#### [INSTRUCTION]
Exactly reproduce each line of the listing that follows.

** Start **

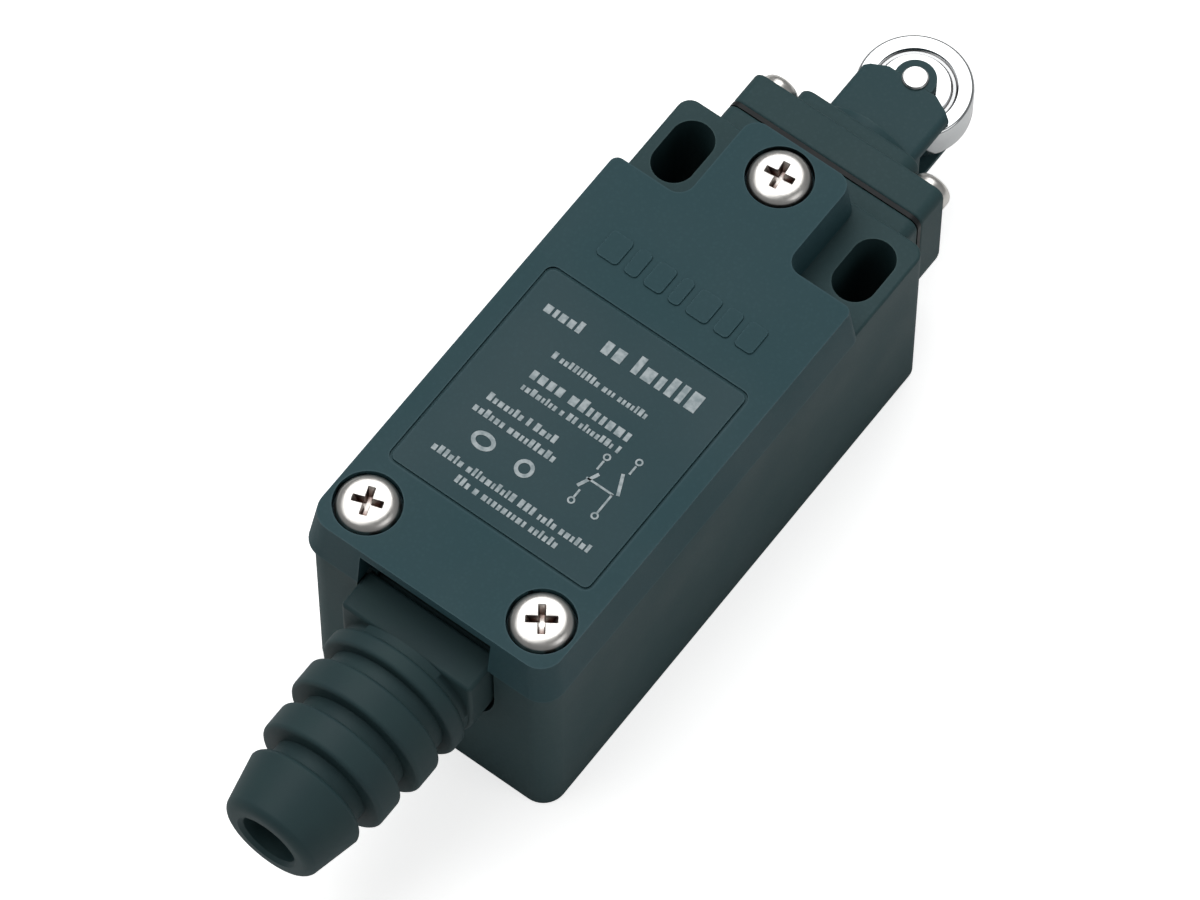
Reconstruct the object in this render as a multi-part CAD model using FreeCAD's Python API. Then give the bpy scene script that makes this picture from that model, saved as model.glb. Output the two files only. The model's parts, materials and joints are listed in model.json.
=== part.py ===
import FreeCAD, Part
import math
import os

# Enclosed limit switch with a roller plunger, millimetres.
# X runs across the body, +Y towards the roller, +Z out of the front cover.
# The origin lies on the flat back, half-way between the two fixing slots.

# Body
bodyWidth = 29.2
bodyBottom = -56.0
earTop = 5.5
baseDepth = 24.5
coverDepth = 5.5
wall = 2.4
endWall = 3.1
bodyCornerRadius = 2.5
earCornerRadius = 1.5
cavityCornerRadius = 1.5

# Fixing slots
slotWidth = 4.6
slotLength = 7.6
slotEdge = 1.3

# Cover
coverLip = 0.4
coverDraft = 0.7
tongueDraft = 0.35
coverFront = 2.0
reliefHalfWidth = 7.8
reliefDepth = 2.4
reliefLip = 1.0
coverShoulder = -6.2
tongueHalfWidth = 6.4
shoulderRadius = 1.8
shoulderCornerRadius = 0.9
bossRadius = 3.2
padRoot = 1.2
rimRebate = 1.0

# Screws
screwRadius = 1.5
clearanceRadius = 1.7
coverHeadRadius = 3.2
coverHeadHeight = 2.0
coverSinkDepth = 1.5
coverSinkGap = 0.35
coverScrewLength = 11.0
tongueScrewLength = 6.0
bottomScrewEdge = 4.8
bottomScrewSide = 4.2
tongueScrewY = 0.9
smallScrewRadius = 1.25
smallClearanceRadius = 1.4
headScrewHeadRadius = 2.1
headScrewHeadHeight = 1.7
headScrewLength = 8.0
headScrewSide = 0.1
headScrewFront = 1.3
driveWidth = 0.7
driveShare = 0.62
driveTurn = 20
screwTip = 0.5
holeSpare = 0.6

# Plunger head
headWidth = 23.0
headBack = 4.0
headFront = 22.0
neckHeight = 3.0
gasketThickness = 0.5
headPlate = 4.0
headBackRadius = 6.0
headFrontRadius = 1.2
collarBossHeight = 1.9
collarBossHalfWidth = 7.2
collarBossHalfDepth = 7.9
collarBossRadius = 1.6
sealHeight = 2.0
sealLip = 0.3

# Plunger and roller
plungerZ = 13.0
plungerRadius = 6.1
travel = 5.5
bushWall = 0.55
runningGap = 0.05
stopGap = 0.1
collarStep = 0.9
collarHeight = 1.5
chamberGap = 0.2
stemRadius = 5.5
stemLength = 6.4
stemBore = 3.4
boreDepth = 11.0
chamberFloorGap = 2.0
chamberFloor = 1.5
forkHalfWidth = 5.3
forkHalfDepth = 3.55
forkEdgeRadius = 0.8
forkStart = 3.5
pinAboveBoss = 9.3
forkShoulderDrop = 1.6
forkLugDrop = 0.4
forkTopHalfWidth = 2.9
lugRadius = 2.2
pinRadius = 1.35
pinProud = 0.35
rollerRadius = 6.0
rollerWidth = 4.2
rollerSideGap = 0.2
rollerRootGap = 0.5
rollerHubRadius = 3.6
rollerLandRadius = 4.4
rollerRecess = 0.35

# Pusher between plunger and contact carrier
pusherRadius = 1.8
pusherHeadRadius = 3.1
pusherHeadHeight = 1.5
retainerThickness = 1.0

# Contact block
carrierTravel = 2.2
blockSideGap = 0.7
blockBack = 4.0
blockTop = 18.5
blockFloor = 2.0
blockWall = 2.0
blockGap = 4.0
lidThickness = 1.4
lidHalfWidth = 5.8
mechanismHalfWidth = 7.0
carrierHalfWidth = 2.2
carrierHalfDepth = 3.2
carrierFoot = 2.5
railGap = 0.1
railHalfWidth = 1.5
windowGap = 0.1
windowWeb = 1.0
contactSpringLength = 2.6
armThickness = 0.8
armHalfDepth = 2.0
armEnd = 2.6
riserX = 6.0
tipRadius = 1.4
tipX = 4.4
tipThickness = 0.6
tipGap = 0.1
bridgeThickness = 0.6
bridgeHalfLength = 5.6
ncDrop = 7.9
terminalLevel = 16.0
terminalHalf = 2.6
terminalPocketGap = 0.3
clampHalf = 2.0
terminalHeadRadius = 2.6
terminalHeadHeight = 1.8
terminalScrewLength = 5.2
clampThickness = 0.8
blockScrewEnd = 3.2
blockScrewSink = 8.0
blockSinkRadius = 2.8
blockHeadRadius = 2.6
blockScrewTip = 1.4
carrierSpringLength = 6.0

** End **

#### [EXERCISE RESULT]
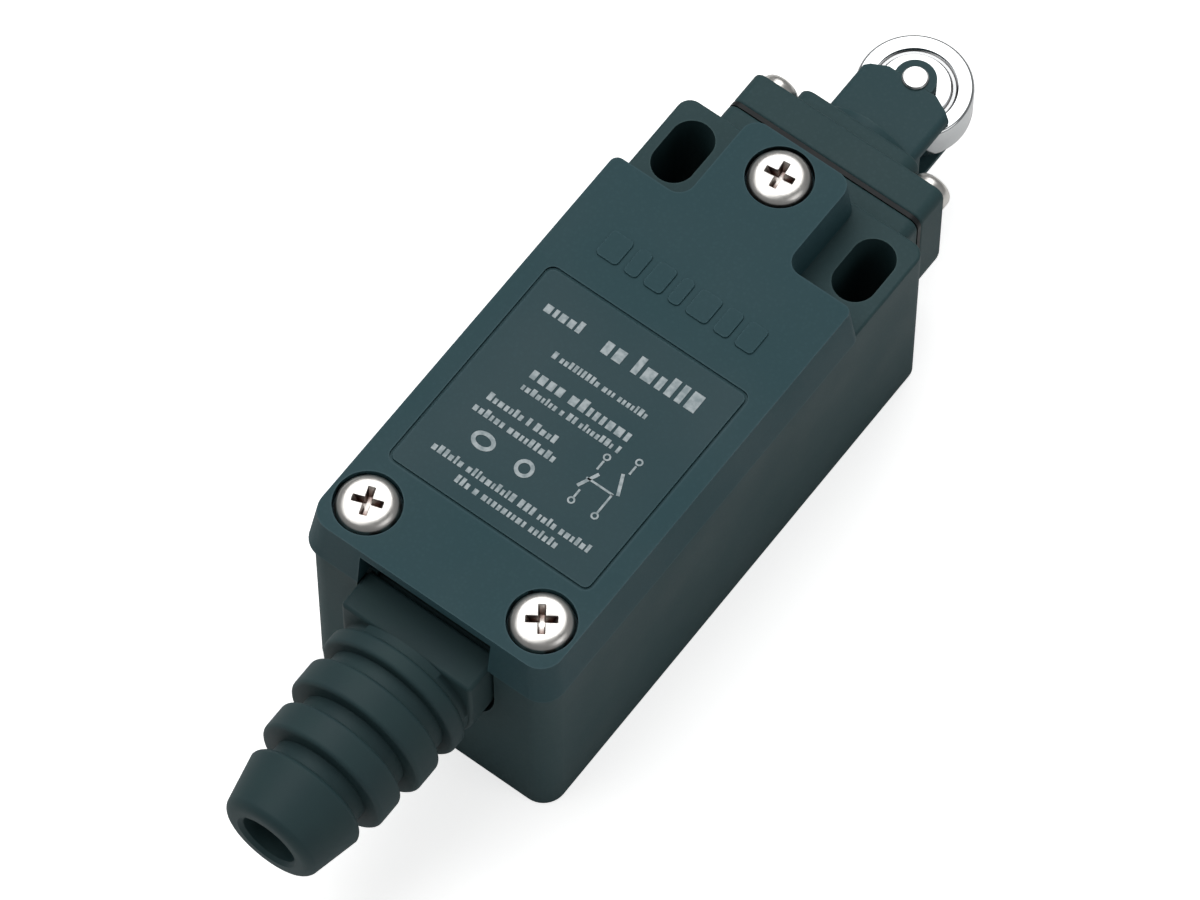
Reconstruct the object in this render as a multi-part CAD model using FreeCAD's Python API. Then give the bpy scene script that makes this picture from that model, saved as model.glb. Output the two files only. The model's parts, materials and joints are listed in model.json.
=== part.py ===
import FreeCAD, Part
import math
import os

# Enclosed limit switch with a roller plunger, millimetres.
# X runs across the body, +Y towards the roller, +Z out of the front cover.
# The origin lies on the flat back, half-way between the two fixing slots.

# Body
bodyWidth = 29.2
bodyBottom = -56.0
earTop = 5.5
baseDepth = 24.5
coverDepth = 5.5
wall = 2.4
endWall = 3.1
bodyCornerRadius = 2.5
earCornerRadius = 1.5
cavityCornerRadius = 1.5

# Fixing slots
slotWidth = 4.6
slotLength = 7.6
slotEdge = 1.3

# Cover
coverLip = 0.4
coverDraft = 0.7
tongueDraft = 0.35
coverFront = 2.0
reliefHalfWidth = 7.8
reliefDepth = 2.4
reliefLip = 1.0
coverShoulder = -6.2
tongueHalfWidth = 6.4
shoulderRadius = 1.8
shoulderCornerRadius = 0.9
bossRadius = 3.2
padRoot = 1.2
rimRebate = 1.0

# Screws
screwRadius = 1.5
clearanceRadius = 1.7
coverHeadRadius = 3.2
coverHeadHeight = 2.0
coverSinkDepth = 1.5
coverSinkGap = 0.35
coverScrewLength = 11.0
tongueScrewLength = 6.0
bottomScrewEdge = 4.8
bottomScrewSide = 4.2
tongueScrewY = 0.9
smallScrewRadius = 1.25
smallClearanceRadius = 1.4
headScrewHeadRadius = 2.1
headScrewHeadHeight = 1.7
headScrewLength = 8.0
headScrewSide = 0.1
headScrewFront = 1.3
driveWidth = 0.7
driveShare = 0.62
driveTurn = 20
screwTip = 0.5
holeSpare = 0.6

# Plunger head
headWidth = 23.0
headBack = 4.0
headFront = 22.0
neckHeight = 3.0
gasketThickness = 0.5
headPlate = 4.0
headBackRadius = 6.0
headFrontRadius = 1.2
collarBossHeight = 1.9
collarBossHalfWidth = 7.2
collarBossHalfDepth = 7.9
collarBossRadius = 1.6
sealHeight = 2.0
sealLip = 0.3

# Plunger and roller
plungerZ = 13.0
plungerRadius = 6.1
travel = 5.5
bushWall = 0.55
runningGap = 0.05
stopGap = 0.1
collarStep = 0.9
collarHeight = 1.5
chamberGap = 0.2
stemRadius = 5.5
stemLength = 6.4
stemBore = 3.4
boreDepth = 11.0
chamberFloorGap = 2.0
chamberFloor = 1.5
forkHalfWidth = 5.3
forkHalfDepth = 3.55
forkEdgeRadius = 0.8
forkStart = 3.5
pinAboveBoss = 9.3
forkShoulderDrop = 1.6
forkLugDrop = 0.4
forkTopHalfWidth = 2.9
lugRadius = 2.2
pinRadius = 1.35
pinProud = 0.35
rollerRadius = 6.0
rollerWidth = 4.2
rollerSideGap = 0.2
rollerRootGap = 0.5
rollerHubRadius = 3.6
rollerLandRadius = 4.4
rollerRecess = 0.35

# Pusher between plunger and contact carrier
pusherRadius = 1.8
pusherHeadRadius = 3.1
pusherHeadHeight = 1.5
retainerThickness = 1.0

# Contact block
carrierTravel = 2.2
blockSideGap = 0.7
blockBack = 4.0
blockTop = 18.5
blockFloor = 2.0
blockWall = 2.0
blockGap = 4.0
lidThickness = 1.4
lidHalfWidth = 5.8
mechanismHalfWidth = 7.0
carrierHalfWidth = 2.2
carrierHalfDepth = 3.2
carrierFoot = 2.5
railGap = 0.1
railHalfWidth = 1.5
windowGap = 0.1
windowWeb = 1.0
contactSpringLength = 2.6
armThickness = 0.8
armHalfDepth = 2.0
armEnd = 2.6
riserX = 6.0
tipRadius = 1.4
tipX = 4.4
tipThickness = 0.6
tipGap = 0.1
bridgeThickness = 0.6
bridgeHalfLength = 5.6
ncDrop = 7.9
terminalLevel = 16.0
terminalHalf = 2.6
terminalPocketGap = 0.3
clampHalf = 2.0
terminalHeadRadius = 2.6
terminalHeadHeight = 1.8
terminalScrewLength = 5.2
clampThickness = 0.8
blockScrewEnd = 3.2
blockScrewSink = 8.0
blockSinkRadius = 2.8
blockHeadRadius = 2.6
blockScrewTip = 1.4
carrierSpringLength = 6.0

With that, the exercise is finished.